**Work to do**
Copy exactly, please, the lines of the data from its start through the line containing "FRAME_HEIGHT = 900.0".

**Collected material**
-=-=-

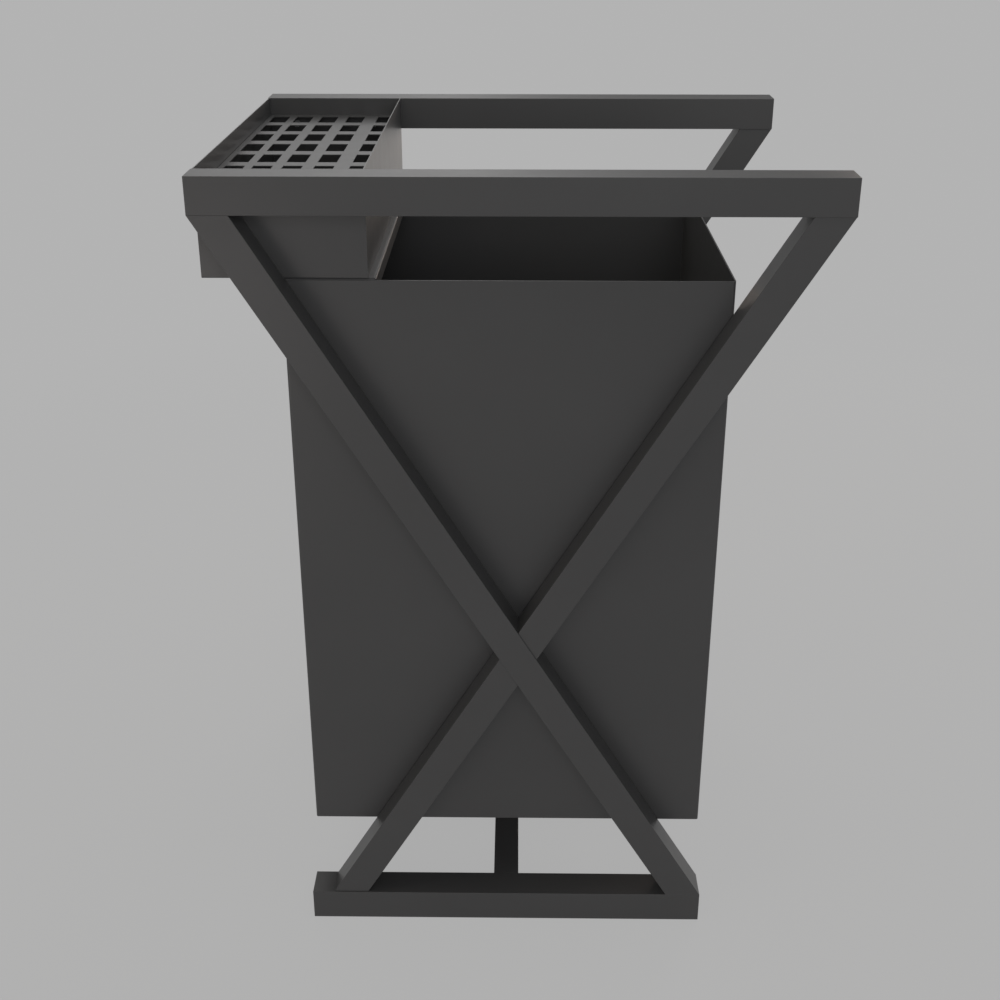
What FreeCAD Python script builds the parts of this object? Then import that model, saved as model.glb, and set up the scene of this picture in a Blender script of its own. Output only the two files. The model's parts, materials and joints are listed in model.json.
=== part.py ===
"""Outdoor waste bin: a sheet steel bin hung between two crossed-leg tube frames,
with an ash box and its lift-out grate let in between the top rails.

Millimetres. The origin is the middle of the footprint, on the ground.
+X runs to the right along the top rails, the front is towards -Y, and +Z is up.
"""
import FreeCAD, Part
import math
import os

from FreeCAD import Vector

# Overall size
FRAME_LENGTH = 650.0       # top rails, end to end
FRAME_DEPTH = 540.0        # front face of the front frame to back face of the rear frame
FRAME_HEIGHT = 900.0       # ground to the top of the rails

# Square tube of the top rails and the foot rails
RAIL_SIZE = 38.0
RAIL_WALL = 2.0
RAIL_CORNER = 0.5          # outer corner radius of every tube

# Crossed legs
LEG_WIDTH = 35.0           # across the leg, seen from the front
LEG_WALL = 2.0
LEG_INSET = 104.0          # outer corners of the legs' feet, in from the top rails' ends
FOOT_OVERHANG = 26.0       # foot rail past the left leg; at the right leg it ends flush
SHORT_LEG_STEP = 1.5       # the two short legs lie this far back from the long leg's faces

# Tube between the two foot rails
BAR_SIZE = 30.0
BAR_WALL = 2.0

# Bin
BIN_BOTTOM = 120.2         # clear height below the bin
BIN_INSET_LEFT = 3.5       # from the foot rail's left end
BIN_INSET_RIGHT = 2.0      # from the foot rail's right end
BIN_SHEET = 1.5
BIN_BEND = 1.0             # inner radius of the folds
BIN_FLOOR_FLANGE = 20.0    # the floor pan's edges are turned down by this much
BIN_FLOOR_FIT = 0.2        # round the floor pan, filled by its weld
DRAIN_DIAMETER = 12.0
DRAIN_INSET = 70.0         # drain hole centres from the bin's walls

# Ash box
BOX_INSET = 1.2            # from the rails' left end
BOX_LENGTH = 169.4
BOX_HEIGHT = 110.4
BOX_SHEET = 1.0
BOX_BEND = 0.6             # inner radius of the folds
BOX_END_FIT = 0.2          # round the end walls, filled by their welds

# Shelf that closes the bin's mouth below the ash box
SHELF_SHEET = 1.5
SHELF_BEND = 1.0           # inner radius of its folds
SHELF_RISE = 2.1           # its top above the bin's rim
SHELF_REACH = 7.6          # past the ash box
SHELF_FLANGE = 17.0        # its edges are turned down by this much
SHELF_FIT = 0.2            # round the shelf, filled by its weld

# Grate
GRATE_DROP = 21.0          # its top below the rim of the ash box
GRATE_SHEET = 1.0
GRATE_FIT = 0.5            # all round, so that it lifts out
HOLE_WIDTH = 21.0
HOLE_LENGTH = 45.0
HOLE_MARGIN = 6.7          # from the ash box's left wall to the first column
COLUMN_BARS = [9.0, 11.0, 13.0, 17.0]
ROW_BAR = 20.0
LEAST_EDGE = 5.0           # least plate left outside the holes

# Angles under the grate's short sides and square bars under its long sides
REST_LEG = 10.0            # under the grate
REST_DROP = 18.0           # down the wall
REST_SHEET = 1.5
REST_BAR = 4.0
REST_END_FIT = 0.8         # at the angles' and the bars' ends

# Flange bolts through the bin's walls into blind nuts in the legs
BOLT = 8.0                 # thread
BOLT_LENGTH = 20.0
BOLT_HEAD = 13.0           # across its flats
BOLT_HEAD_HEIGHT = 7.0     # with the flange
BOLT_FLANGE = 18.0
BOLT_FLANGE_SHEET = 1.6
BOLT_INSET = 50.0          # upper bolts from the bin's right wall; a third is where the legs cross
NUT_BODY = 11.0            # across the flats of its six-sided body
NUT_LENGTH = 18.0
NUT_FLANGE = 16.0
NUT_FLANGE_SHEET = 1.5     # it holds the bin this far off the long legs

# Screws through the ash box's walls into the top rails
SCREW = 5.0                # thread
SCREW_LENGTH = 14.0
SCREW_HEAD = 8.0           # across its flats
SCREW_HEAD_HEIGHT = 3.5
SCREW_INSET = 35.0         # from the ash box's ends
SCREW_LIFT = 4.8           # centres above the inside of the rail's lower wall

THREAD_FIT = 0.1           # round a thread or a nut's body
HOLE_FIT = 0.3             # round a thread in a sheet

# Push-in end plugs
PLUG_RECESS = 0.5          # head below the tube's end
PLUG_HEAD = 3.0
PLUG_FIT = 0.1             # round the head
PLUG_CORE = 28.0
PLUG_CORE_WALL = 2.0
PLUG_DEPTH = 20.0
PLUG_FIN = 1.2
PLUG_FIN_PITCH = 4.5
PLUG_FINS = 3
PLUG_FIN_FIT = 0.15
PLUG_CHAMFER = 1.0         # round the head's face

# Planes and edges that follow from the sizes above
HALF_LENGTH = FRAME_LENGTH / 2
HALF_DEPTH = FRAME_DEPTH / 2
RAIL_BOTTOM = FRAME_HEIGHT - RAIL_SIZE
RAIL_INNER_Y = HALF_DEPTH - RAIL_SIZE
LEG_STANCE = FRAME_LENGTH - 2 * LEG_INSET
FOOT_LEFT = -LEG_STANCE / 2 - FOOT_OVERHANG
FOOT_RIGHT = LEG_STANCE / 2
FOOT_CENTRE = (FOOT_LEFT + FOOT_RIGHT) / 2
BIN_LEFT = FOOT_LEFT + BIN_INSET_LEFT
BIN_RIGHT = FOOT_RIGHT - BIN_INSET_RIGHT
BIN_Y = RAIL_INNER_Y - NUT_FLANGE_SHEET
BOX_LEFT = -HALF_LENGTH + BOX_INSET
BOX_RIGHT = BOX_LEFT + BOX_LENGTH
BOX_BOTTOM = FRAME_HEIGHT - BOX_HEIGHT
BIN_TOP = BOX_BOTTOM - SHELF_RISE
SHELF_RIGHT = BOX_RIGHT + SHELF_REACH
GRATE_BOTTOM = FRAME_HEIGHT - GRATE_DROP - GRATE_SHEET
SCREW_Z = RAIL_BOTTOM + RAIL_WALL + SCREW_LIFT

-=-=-

**The completed task**
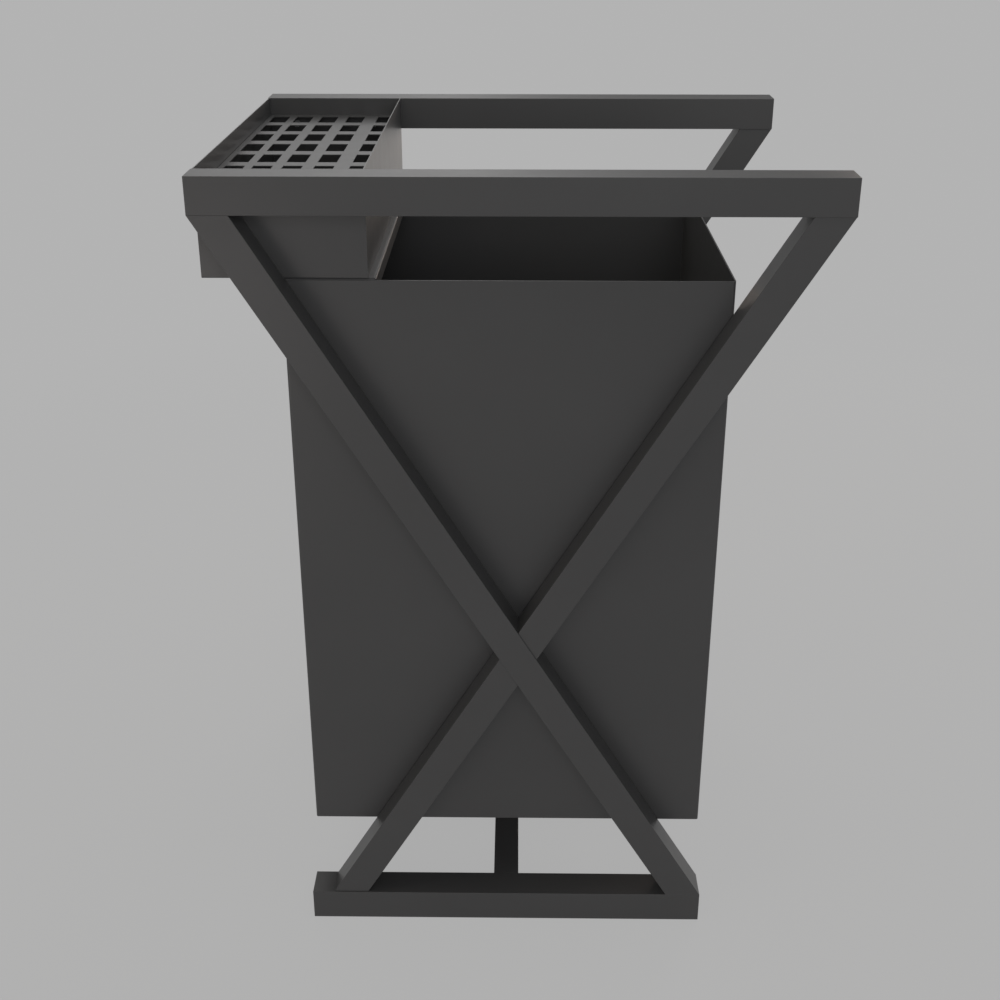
What FreeCAD Python script builds the parts of this object? Then import that model, saved as model.glb, and set up the scene of this picture in a Blender script of its own. Output only the two files. The model's parts, materials and joints are listed in model.json.
=== part.py ===
"""Outdoor waste bin: a sheet steel bin hung between two crossed-leg tube frames,
with an ash box and its lift-out grate let in between the top rails.

Millimetres. The origin is the middle of the footprint, on the ground.
+X runs to the right along the top rails, the front is towards -Y, and +Z is up.
"""
import FreeCAD, Part
import math
import os

from FreeCAD import Vector

# Overall size
FRAME_LENGTH = 650.0       # top rails, end to end
FRAME_DEPTH = 540.0        # front face of the front frame to back face of the rear frame
FRAME_HEIGHT = 900.0       # ground to the top of the rails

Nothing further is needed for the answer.